• **Data shown**:
• • •

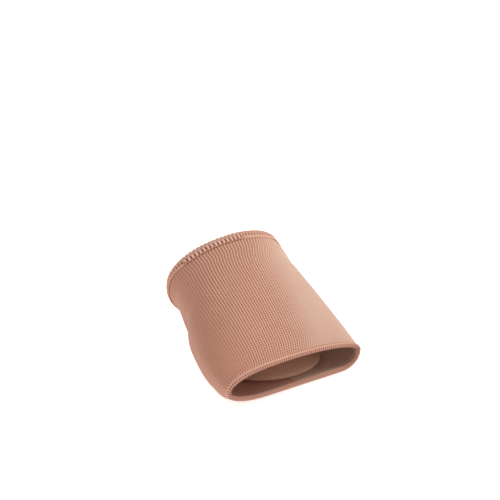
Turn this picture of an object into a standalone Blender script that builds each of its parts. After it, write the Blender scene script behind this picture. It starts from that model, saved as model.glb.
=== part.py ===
"""Elastic knit sleeve for the forefoot, with a cushion under the ball of the foot.

Made for a left foot. The frame is +Z up, the toes point along -Y and the little toe
lies at +X. The origin is the middle of the cushion's crown, where the ball of the foot
presses. Lengths are in metres.
"""

import math
from collections import namedtuple

import bmesh
import bpy
import numpy as np

# Driving sizes of the sleeve
SLEEVE_LENGTH = 0.086
BALL_WIDTH = 0.094
INSTEP_HEIGHT = 0.060
KNIT_THICKNESS = 0.0012

# Driving sizes of the cushion
PAD_WIDTH = 0.054
PAD_LENGTH = 0.040
PAD_THICKNESS = 0.0045
PAD_RIM_HEIGHT = 0.0012
PAD_UNDERSIDE_SHARE = 0.97

# Where the middle of the cushion lies, as a share of the sleeve's length from its ankle edge
PAD_PLACE_SHARE = 0.64

# Driving sizes of the two overlocked edges
ANKLE_EDGE_WIDTH = 0.0034
TOE_EDGE_WIDTH = 0.0022
ANKLE_THREAD_LAYER = 0.0007
TOE_THREAD_LAYER = 0.0005

# What keeps neighbouring pieces apart
PIECE_GAP = 0.0003

# How finely the pieces are faceted. A crowding above 1 puts more rows near the ankle
# edge, where the folds are.
FACETS_AROUND = 54
ROWS_ALONG = 30
EDGE_ROWS = 3
ROW_CROWDING = 1.3
OUTLINE_SAMPLES = 48
PAD_FACETS = 36
PAD_DOME_STEPS = 5

SOLE_FLOOR = -(PAD_THICKNESS + PIECE_GAP + KNIT_THICKNESS)

# One row for each place where the sleeve is measured, from the ankle edge to the toe
# edge. "along", "slant" and "lean" are shares of SLEEVE_LENGTH: slant moves the little
# toe's side back towards the ankle, lean moves the instep back over the sole. Columns
# that end in x are shares of BALL_WIDTH, those that end in z shares of INSTEP_HEIGHT.
Girth = namedtuple(
    "Girth",
    "along slant lean medial_x medial_z top_x top_z lateral_x lateral_z "
    "sole_medial_x sole_medial_z sole_lateral_x sole_lateral_z",
)
GIRTHS = (
    Girth(0.00, 0.08, -0.14, -0.41, 0.63, 0.02, 0.97, 0.30, 0.74, -0.20, 0.26, 0.14, 0.15),
    Girth(0.09, 0.03, -0.13, -0.41, 0.59, 0.03, 0.95, 0.38, 0.45, -0.20, 0.21, 0.22, 0.07),
    Girth(0.20, 0.04, -0.13, -0.41, 0.54, -0.03, 0.89, 0.41, 0.31, -0.20, 0.15, 0.28, 0.02),
    Girth(0.40, 0.08, -0.11, -0.45, 0.43, -0.08, 0.77, 0.43, 0.26, -0.24, 0.00, 0.31, 0.00),
    Girth(0.70, 0.14, -0.08, -0.51, 0.33, -0.15, 0.58, 0.44, 0.20, -0.27, 0.00, 0.30, 0.00),
    Girth(0.88, 0.17, -0.07, -0.52, 0.29, -0.20, 0.46, 0.43, 0.18, -0.24, 0.00, 0.29, 0.00),
    Girth(1.00, 0.20, -0.06, -0.50, 0.25, -0.25, 0.38, 0.41, 0.19, -0.22, 0.08, 0.28, 0.04),
)

# How square the corners of a girth are: 2 is an ellipse, more is squarer
INSTEP_POWER = 2.1
LATERAL_POWER = 2.0
SOLE_POWER = 2.3

# Shallow dents where the knit is drawn in below the ankle edge. "along" and "around" say
# where the middle lies, as shares of the length and of the way round from the middle of
# the sole over the little toe's side; "reach" and "spread" how far each one runs, in the
# same shares; "rise" is in metres, and below zero for a dent.
Fold = namedtuple("Fold", "along around reach spread rise")
FOLDS = (
    Fold(0.13, 0.78, 0.05, 0.10, -0.0012),
    Fold(0.33, 0.77, 0.05, 0.09, -0.0018),
    Fold(0.13, 0.35, 0.05, 0.07, -0.0014),
)


def through(places, values, at):
    """Values read off a smooth curve that never overshoots its own points."""
    places, values, at = (np.asarray(x, float) for x in (places, values, at))
    step = np.diff(places)
    slope = np.diff(values) / step
    tangent = np.concatenate([slope[:1], (slope[:-1] + slope[1:]) / 2, slope[-1:]])
    for i, rise in enumerate(slope):
        limit = 3 * abs(rise)
        tangent[i : i + 2] = np.clip(tangent[i : i + 2], -limit, limit)
        if rise:
            tangent[i : i + 2] = np.where(tangent[i : i + 2] * rise > 0, tangent[i : i + 2], 0)
    i = np.clip(np.searchsorted(places, at, side="right") - 1, 0, len(step) - 1)
    t = (at - places[i]) / step[i]
    return (
        (2 * t**3 - 3 * t**2 + 1) * values[i]
        + (t**3 - 2 * t**2 + t) * step[i] * tangent[i]
        + (3 * t**2 - 2 * t**3) * values[i + 1]
        + (t**3 - t**2) * step[i] * tangent[i + 1]
    )


def girth_at(along):
    """The measures of the sleeve at any place between the rows of the table."""
    places = [g.along for g in GIRTHS]
    columns = zip(*GIRTHS)
    return Girth(*(float(through(places, column, along)) for column in columns))


def corner(pole, side, power, slope=0.0):
    """A rounded quarter that leaves its pole at the given slope and reaches its side upright."""
    turn = np.linspace(0, math.pi / 2, OUTLINE_SAMPLES)
    reach = side[0] - pole[0]
    middle = side[1] - slope * reach
    x = pole[0] + reach * np.sin(turn) ** (2 / power)
    z = middle + slope * (x - pole[0]) + (pole[1] - middle) * np.cos(turn) ** (2 / power)
    return np.stack([x, z], 1)


def outline(girth):
    """The closed outline of one girth, from the middle of the sole over the little toe's side."""
    top = (girth.top_x, girth.top_z)
    medial = (girth.medial_x, girth.medial_z)
    lateral = (girth.lateral_x, girth.lateral_z)
    sole_medial = (girth.sole_medial_x, girth.sole_medial_z)
    sole_lateral = (girth.sole_lateral_x, girth.sole_lateral_z)
    middle = [[(a + b) / 2 for a, b in zip(sole_medial, sole_lateral)]]
    slope = (sole_lateral[1] - sole_medial[1]) / (sole_lateral[0] - sole_medial[0])
    size = np.array([BALL_WIDTH, INSTEP_HEIGHT])
    shares = np.concatenate(
        [
            middle,
            corner(sole_lateral, lateral, SOLE_POWER, slope),
            corner(top, lateral, LATERAL_POWER)[::-1],
            corner(top, medial, INSTEP_POWER),
            corner(sole_medial, medial, SOLE_POWER, slope)[::-1],
            middle,
        ]
    )
    return shares * size


def girth_ring(along, arounds):
    """Points of the outer surface at one place along, at the given shares of the way round."""
    girth = girth_at(along)
    line = outline(girth)
    walked = np.concatenate([[0], np.cumsum(np.linalg.norm(np.diff(line, axis=0), axis=1))])
    at = np.asarray(arounds) * walked[-1]
    x = np.interp(at, walked, line[:, 0])
    z = np.interp(at, walked, line[:, 1])
    slant = girth.slant * x / BALL_WIDTH
    lean = girth.lean * z / INSTEP_HEIGHT
    y = SLEEVE_LENGTH * (PAD_PLACE_SHARE - along + slant + lean)
    return np.stack([x, y, z + SOLE_FLOOR], 1)


def grid_normals(points, alongs):
    """Outward directions at every point of a grid of rings."""
    down = np.gradient(points, alongs, axis=0)
    round_ = np.roll(points, -1, axis=1) - np.roll(points, 1, axis=1)
    normals = np.cross(round_, down)
    return normals / np.linalg.norm(normals, axis=2, keepdims=True)


def fold_rise(alongs, arounds):
    """How far the folds lift each point of the grid off the plain form."""
    rise = np.zeros((len(alongs), len(arounds)))
    for fold in FOLDS:
        away_along = (np.asarray(alongs)[:, None] - fold.along) / fold.reach
        away_around = (np.asarray(arounds)[None, :] - fold.around) / fold.spread
        rise += fold.rise * np.exp(-(away_along**2) - away_around**2)
    return rise


def surface(alongs, arounds):
    """The outer surface as a grid of points and outward normals."""
    points = np.array([girth_ring(along, arounds) for along in alongs])
    points = points + grid_normals(points, alongs) * fold_rise(alongs, arounds)[:, :, None]
    return points, grid_normals(points, alongs)


def make_object(name, mesh_maker, colour, roughness):
    """A named, shaded object with its own material."""
    bm = bmesh.new()
    mesh_maker(bm)
    bmesh.ops.recalc_face_normals(bm, faces=bm.faces)
    mesh = bpy.data.meshes.new(name)
    bm.to_mesh(mesh)
    bm.free()
    mesh.shade_smooth()
    material = bpy.data.materials.new(name)
    material.use_nodes = True
    shader = material.node_tree.nodes["Principled BSDF"]
    shader.inputs["Base Color"].default_value = (*colour, 1)
    shader.inputs["Roughness"].default_value = roughness
    mesh.materials.append(material)
    thing = bpy.data.objects.new(name, mesh)
    bpy.context.scene.collection.objects.link(thing)
    return thing


def skin(bm, rings, closed):
    """Faces between each ring of points and the next; a closed skin also joins the last to the first."""
    loops = [[bm.verts.new(point) for point in ring] for ring in rings]
    pairs = list(zip(loops, loops[1:]))
    if closed:
        pairs.append((loops[-1], loops[0]))
    for near, far in pairs:
        for i in range(len(near)):
            j = (i + 1) % len(near)
            bm.faces.new((near[i], near[j], far[j], far[i]))
    return loops


def edge_rows(width):
    """Places along for the rows that an overlocked edge covers, as shares of the sleeve's length."""
    return np.linspace(0, width / SLEEVE_LENGTH, EDGE_ROWS)


def row_places():
    """Every row of the sleeve: the rows under each edge, and the rows between them."""
    ankle = edge_rows(ANKLE_EDGE_WIDTH)
    toe = 1 - edge_rows(TOE_EDGE_WIDTH)[::-1]
    shares = np.linspace(0, 1, ROWS_ALONG)[1:-1] ** ROW_CROWDING
    between = ankle[-1] + (toe[0] - ankle[-1]) * shares
    return np.concatenate([ankle, between, toe])


def arounds():
    """The way round the sleeve in even steps, as shares of each girth."""
    return np.arange(FACETS_AROUND) / FACETS_AROUND


def sleeve(bm):
    """The knit wall: the outer surface and the inner one, joined at both ends."""
    points, normals = surface(row_places(), arounds())
    inner = points - KNIT_THICKNESS * normals
    skin(bm, [*points, *inner[::-1]], closed=True)


def edge_seam(bm, rows, layer):
    """A band of thread folded over one end of the sleeve, a small gap away from it all round."""
    points, normals = surface(row_places(), arounds())
    points, normals = points[rows], normals[rows]
    beyond = points[0] - points[1]
    beyond /= np.linalg.norm(beyond, axis=1, keepdims=True)
    near = PIECE_GAP
    far = PIECE_GAP + layer
    halfway = (near + far) / 2
    middle = points[0] - normals[0] * KNIT_THICKNESS / 2

    def leg(out):
        """The rows of one side of the band, at a height over the knit's outer face."""
        return [p + n * out for p, n in zip(points, normals)]

    def cap(out, past):
        """A ring beyond the end of the knit, at a height over the middle of its thickness."""
        return middle + normals[0] * out + beyond * past

    inside = KNIT_THICKNESS / 2 + near
    shoulder = KNIT_THICKNESS / 2 + halfway
    rings = [
        *reversed(leg(near)),
        cap(inside, near),
        cap(-inside, near),
        *leg(-KNIT_THICKNESS - near),
        *reversed(leg(-KNIT_THICKNESS - far)),
        cap(-shoulder, halfway),
        cap(0, far),
        cap(shoulder, halfway),
        *leg(far),
    ]
    skin(bm, rings, closed=True)


def ankle_edge(bm):
    """The wide overlocked seam, over the first rows of the sleeve."""
    edge_seam(bm, list(range(EDGE_ROWS)), ANKLE_THREAD_LAYER)


def toe_edge(bm):
    """The fine overlocked seam, over the last rows of the sleeve, counted back from its end."""
    edge_seam(bm, [-1 - k for k in range(EDGE_ROWS)], TOE_THREAD_LAYER)


def pad_ring(share, height):
    """One level outline of the cushion: an oval, wider across the foot."""
    ring = []
    for k in range(PAD_FACETS):
        turn = 2 * math.pi * k / PAD_FACETS
        x = PAD_WIDTH / 2 * share * math.cos(turn)
        y = PAD_LENGTH / 2 * share * math.sin(turn)
        ring.append((x, y, height))
    return ring


def metatarsal_pad(bm):
    """A low dome with a thin rim, lying on the inside of the sole."""
    dome = PAD_THICKNESS - PAD_RIM_HEIGHT
    rings = [pad_ring(PAD_UNDERSIDE_SHARE, -PAD_THICKNESS)]
    for k in range(PAD_DOME_STEPS):
        turn = math.pi / 2 * k / PAD_DOME_STEPS
        rings.append(pad_ring(math.cos(turn), dome * (math.sin(turn) - 1)))
    loops = skin(bm, rings, closed=False)
    bm.faces.new(loops[0])
    crown = bm.verts.new((0, 0, 0))
    last = loops[-1]
    for i in range(PAD_FACETS):
        bm.faces.new((last[i], last[(i + 1) % PAD_FACETS], crown))


def main():
    for thing in list(bpy.data.objects):
        bpy.data.objects.remove(thing, do_unlink=True)
    make_object("sleeve", sleeve, (0.60, 0.33, 0.22), 0.85)
    make_object("ankle_edge", ankle_edge, (0.62, 0.33, 0.23), 0.8)
    make_object("toe_edge", toe_edge, (0.62, 0.33, 0.23), 0.8)
    make_object("metatarsal_pad", metatarsal_pad, (0.70, 0.46, 0.34), 0.7)


main()
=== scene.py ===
# %% [markdown]
# A cushioned forefoot sleeve in its worn form
#
# The sleeve is a short tube of elastic rib knit. Its two cut ends are overlocked, and a
# soft cushion lies inside, on its sole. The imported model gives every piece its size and
# place. This script lays a knitted surface, real seam threads and finishes over it, and
# never moves it.

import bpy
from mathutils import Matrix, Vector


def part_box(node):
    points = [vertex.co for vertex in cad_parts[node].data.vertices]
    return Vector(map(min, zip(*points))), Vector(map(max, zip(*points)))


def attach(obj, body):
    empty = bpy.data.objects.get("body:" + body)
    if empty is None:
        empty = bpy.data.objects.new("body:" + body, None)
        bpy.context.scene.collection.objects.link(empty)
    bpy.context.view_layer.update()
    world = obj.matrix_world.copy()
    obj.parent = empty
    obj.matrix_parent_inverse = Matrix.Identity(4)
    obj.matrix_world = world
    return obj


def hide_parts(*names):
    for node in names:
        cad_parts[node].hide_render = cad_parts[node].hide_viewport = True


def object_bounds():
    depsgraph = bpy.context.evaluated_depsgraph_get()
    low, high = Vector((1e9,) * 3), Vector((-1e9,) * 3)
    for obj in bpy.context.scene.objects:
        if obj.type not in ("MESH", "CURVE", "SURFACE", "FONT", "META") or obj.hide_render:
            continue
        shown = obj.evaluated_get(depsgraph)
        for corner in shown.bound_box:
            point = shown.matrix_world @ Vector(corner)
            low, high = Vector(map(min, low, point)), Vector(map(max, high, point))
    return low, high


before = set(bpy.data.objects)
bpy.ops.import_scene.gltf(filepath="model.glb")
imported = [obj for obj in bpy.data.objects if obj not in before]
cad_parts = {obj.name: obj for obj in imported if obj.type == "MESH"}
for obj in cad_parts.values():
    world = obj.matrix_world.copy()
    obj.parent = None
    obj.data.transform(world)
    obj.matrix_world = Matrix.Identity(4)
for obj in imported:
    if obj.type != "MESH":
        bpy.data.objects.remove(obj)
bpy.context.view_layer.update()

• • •

• **Aim**: Copy verbatim the line that contains "toe_edge, (0.62, 0.33, 0.23), 0.8)", the line that contains "points = [vertex.co", and all lines between them.

• **Answer to the problem**:
    make_object("toe_edge", toe_edge, (0.62, 0.33, 0.23), 0.8)
    make_object("metatarsal_pad", metatarsal_pad, (0.70, 0.46, 0.34), 0.7)


main()
=== scene.py ===
# %% [markdown]
# A cushioned forefoot sleeve in its worn form
#
# The sleeve is a short tube of elastic rib knit. Its two cut ends are overlocked, and a
# soft cushion lies inside, on its sole. The imported model gives every piece its size and
# place. This script lays a knitted surface, real seam threads and finishes over it, and
# never moves it.

import bpy
from mathutils import Matrix, Vector


def part_box(node):
    points = [vertex.co for vertex in cad_parts[node].data.vertices]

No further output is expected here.